# Nintendo's next handheld



## Satangel (Mar 21, 2008)

*First of all, sorry if this in the wrong section, I don't know where to put this.*

When Nintendo announced the DS, I thought the video consoles of Nintendo had 3 'pillars' :

1st pillar: Nintendo homeconsole (currently the Wii)

2nd pillar: Nintendo handheld (currently the Gameboy Advance)

3rd pillar: Nintendo with another handheld the DS

So I know the DS isn't the continuator of the Gameboy series, but what will Nintendo do now?
The DS has sold great and made millions for Nintendo (and I think the DS is gonna earn way more money for Nintendo then the GBA), what will Nintendo do?
Will they continue with the 3rd pillar (the DS) or will the next handheld we will see from Nintendo be the continuator of the GBA?


----------



## NeverX (Mar 21, 2008)

I think all that third-pillar nonsense was just them doing a little damage prevention if the entire DS dual screen novelty never took off.  But it did, so yeah, it's definitely replaced the GBA as their handheld gaming system.


----------



## JKR Firefox (Mar 21, 2008)

As pleased as I am with the Wii and DS, I will be very interested to see if they can update the graphical quality on both systems.  This isn't a breaking point for me but it would be nice for Nintendo to match the superior graphics on both the PSP and 360.  I know they could do it and by god it would be amazing to see all of their franchises in HD-quality graphics


----------



## Satangel (Mar 21, 2008)

JKR Firefox said:
			
		

> As pleased as I am with the Wii and DS, I will be very interested to see if they can update the graphical quality on both systems.  This isn't a breaking point for me but it would be nice for Nintendo to match the superior graphics on both the PSP and 360.  I know they could do it and by god it would be amazing to see all of their franchises in HD-quality graphics



True, I too want better graphics on the next handheld of Nintendo.


----------



## Duke_Jay (Mar 21, 2008)

Satangel said:
			
		

> JKR Firefox said:
> 
> 
> 
> ...


Yes, it would be cool if they could combine the orginality of the DS and the Wii with superior graphics.


----------



## Bob Evil (Mar 21, 2008)

Nintendo's next handheld will be the Gameboy 2.

The DS was an experiment to see how people would take to new control methods ... they have expanded on this with the Wii.

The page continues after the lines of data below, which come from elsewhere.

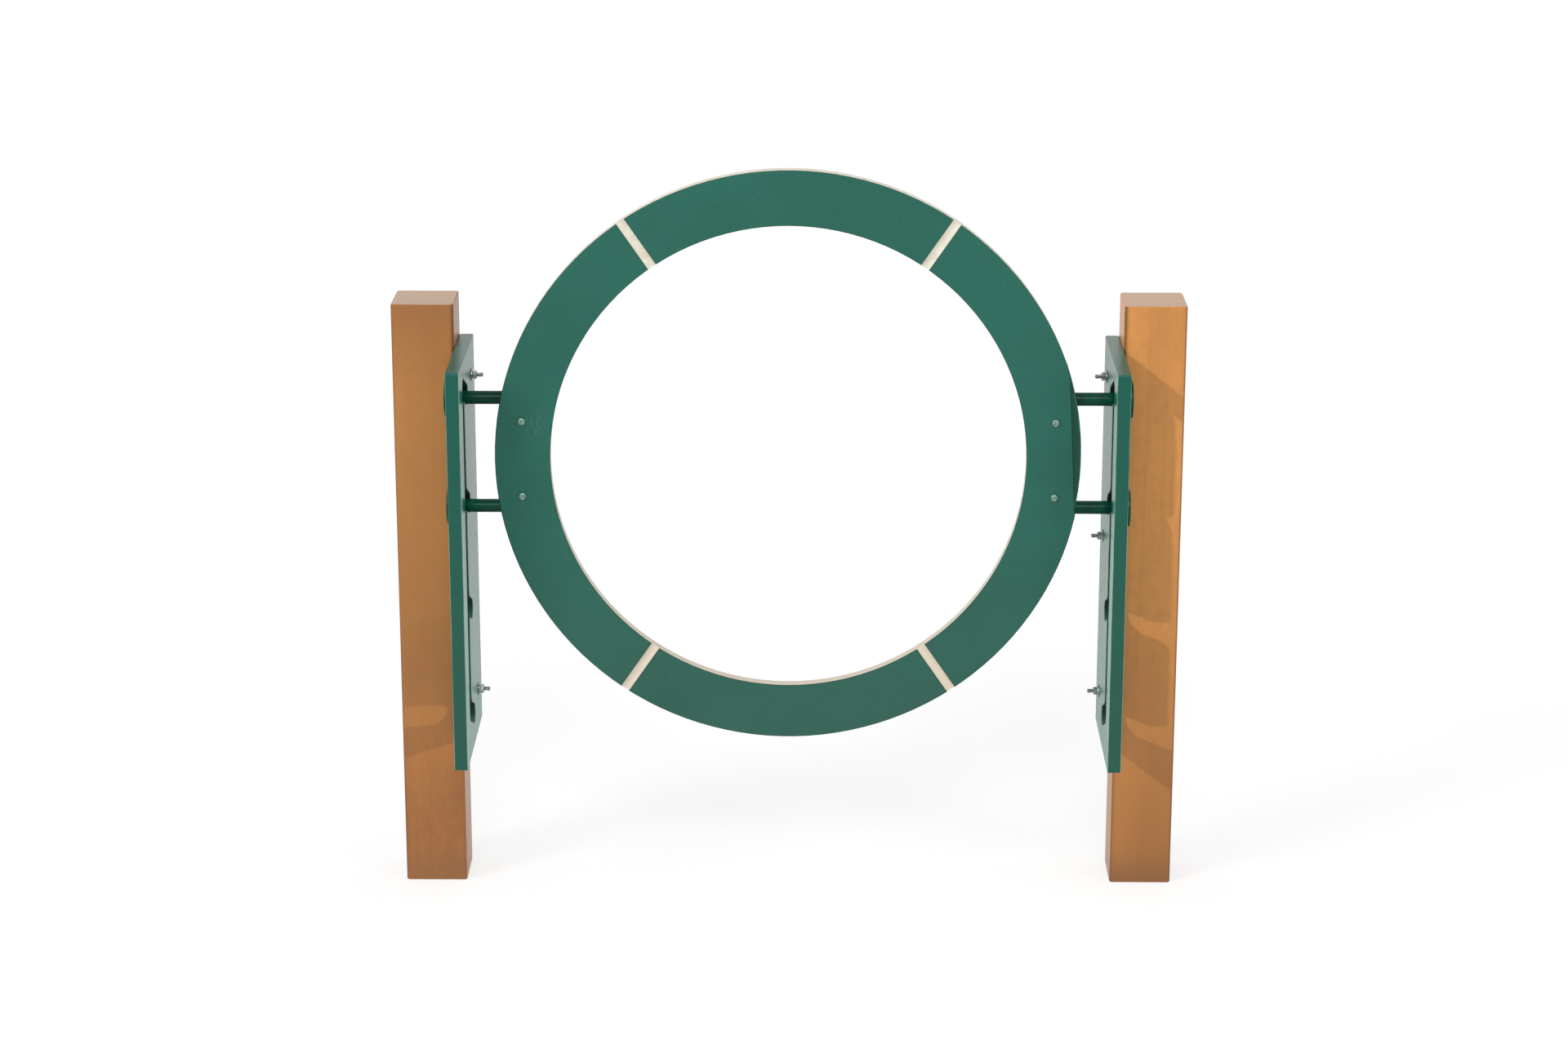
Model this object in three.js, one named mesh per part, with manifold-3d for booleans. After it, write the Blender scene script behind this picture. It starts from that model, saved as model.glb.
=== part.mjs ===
// Agility ring jump: a flat ring that a dog leaps through, hooked into notched plates on two posts.
// Millimetres, +X to the right, +Y away from the viewer, +Z up. The origin lies on the ground, midway
// between the posts and midway along the depth of the side plates.
import * as THREE from "three";
import { mergeVertices } from "three/addons/utils/BufferGeometryUtils.js";
import Module from "manifold-3d";

// Posts: square recycled plastic lumber
const postSize = 88.9;
const postHeight = 870;
const postCornerRadius = 4;
const postEndEase = 1.5; // softened edge of the two cut ends

// Side plates: one on the inner face of each post, flush with its back
const plateThickness = 19.05;
const plateReach = 147; // how far a plate stands out in front of its post
const plateHeight = 582;
const plateTopDrop = 63; // from the top of the post to the top of the plate
const plateCornerRadius = 3;
const plateEase = 1; // softened edge of the outline

// Slot and notches that the ring's tubes hang in
const slotWidth = 28.6;
const slotSetback = 65; // from the plate's front edge to the slot's centre line
const topSeatInset = 60; // from the plate's top edge to the centre of the top seat
const bottomSeatInset = 45.75; // from the plate's bottom edge to the centre of the lowest seat
const notchCount = 4;
const notchSlope = THREE.MathUtils.degToRad(22.5);
const tongueRounding = 12; // how far a tongue's corner is rounded along its two sides

// Ring: three-layer sheet with a short flat on its right edge
const ringOuterRadius = 413;
const ringSideGap = 40.65; // between the ring and a side plate
const ringWidth = 78;
const ringThickness = 19.05;
const ringEase = 1;
const ringFlatDepth = 13;
const ringFlatTurn = THREE.MathUtils.degToRad(3);
const grooveWidth = 15;
const grooveDepth = 4;
const grooveAngle = THREE.MathUtils.degToRad(34.4); // from the vertical

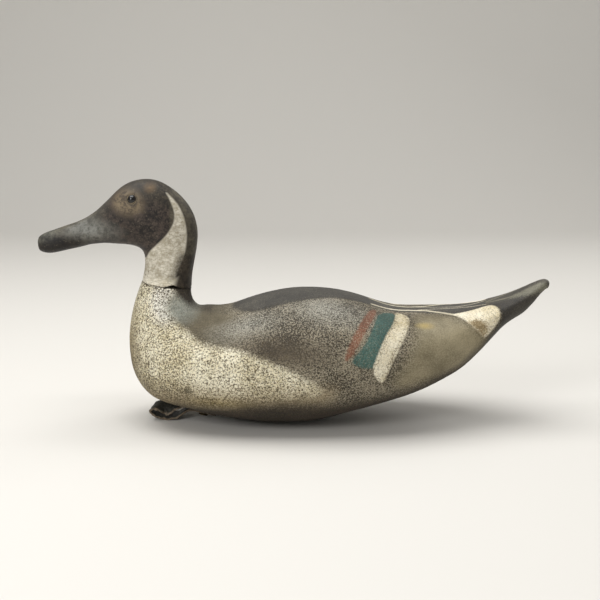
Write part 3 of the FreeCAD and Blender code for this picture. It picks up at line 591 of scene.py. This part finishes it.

But, some time ago, they said that they had long-term plans for a new Gameboy, which, at the time, they referred to as the Gameboy 2.


----------



## .TakaM (Mar 21, 2008)

honestly.. I'm up for whatever lol
Seriously, I think I'll be fine with whatever direction they want to take their next handheld.
I am expecting one roughly psp sized touchscreen, and at least dreamcast level graphics


----------



## DarkUli (Mar 21, 2008)

I freakin' love the touchscreen, and if they could somehow..Elevate that to a new, better handheld, it'd be great.

Somehow, this thing doesn't get old, haha.


----------



## jumpman17 (Mar 22, 2008)

thebobevil said:
			
		

> Nintendo's next handheld will be the Gameboy 2.
> 
> The DS was an experiment to see how people would take to new control methods ... they have expanded on this with the Wii.
> 
> But, some time ago, they said that they had long-term plans for a new Gameboy, which, at the time, they referred to as the Gameboy 2.



No, it will not be the Gameboy 2. Nintendo has retired the name Gameboy.


----------



## Awdofgum (Mar 22, 2008)

jumpman17 said:
			
		

> thebobevil said:
> 
> 
> 
> ...



what makes you so sure? 
I would be glad if they released a Gameboy 2


----------



## Bob Evil (Mar 22, 2008)

jumpman17 said:
			
		

> thebobevil said:
> 
> 
> 
> ...



No-one said it will actually end up being called the Gameboy 2 ... Nintendo usually use working titles, before deciding on a final name ... but GAmeboy 2 is the product.


----------



## Maverick_z (Mar 22, 2008)

how unoriginal


----------



## bosscolor (Mar 22, 2008)

Ds has a long life so we'll not see a new handheld from Nintendo in a couple of years


----------



## Awdofgum (Mar 22, 2008)

bosscolor said:
			
		

> Ds has a long life so we'll not see a new handheld from Nintendo in a couple of years



I don't think the DS can hold another 2 years or less, with it's limited hardware power.


----------



## DarkUli (Mar 22, 2008)

awdofgum said:
			
		

> bosscolor said:
> 
> 
> 
> ...



True..And especially how things are advancing so fast!

Then again, neither can the PSP, the graphics will advance and it'll simply stay at that level.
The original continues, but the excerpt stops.